The films of the brothers Jean-Pierre and Luc Dardenne are teeming with people being forced to find out whether the bonds that hold a society together are up to bearing their weight. They scramble to keep from falling off the map completely, migrants and orphans and unemployed and laborers just struggling to get by. In movies like “L’Enfant,” “The Kid with a Bike” and “Two Days, One Night,” the Belgian directors ask big questions in intimate, neorealist packages. How do personal circumstances — a person’s job or immigration status or race or economic situation — tangle with bureaucracy and the social safety net? And what do acquaintances, neighbors and strangers owe to one another, just because we dwell alongside one another?
No wonder parenthood repeatedly appears in these films, often as a burden. An adult’s responsibility for their child is the most fundamental obligation. And yet when money is scarce, or the adult was never cared for by their own parent, that bond can be tenuous or troubled. Cycles of poverty, abuse and neglect are hard to overcome.

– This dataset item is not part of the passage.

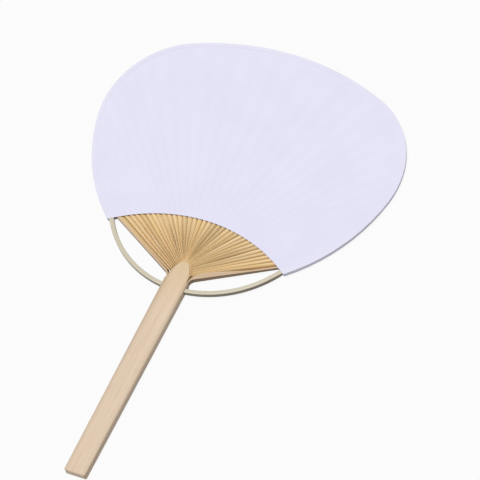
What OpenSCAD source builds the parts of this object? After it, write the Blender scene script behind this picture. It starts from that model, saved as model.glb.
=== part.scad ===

In the Dardennes’ new film “Young Mothers,” parenthood is the focus. Though the two stick to their observational, naturalistic style for this one, they deviate from their usual single-story structure, instead following four teen mothers living in a state-run maternity shelter. The building is plain and administrative, but it’s clean and organized and safe, and you occasionally get the sense that for some of these girls, it’s the most secure home they’ve had in a long time.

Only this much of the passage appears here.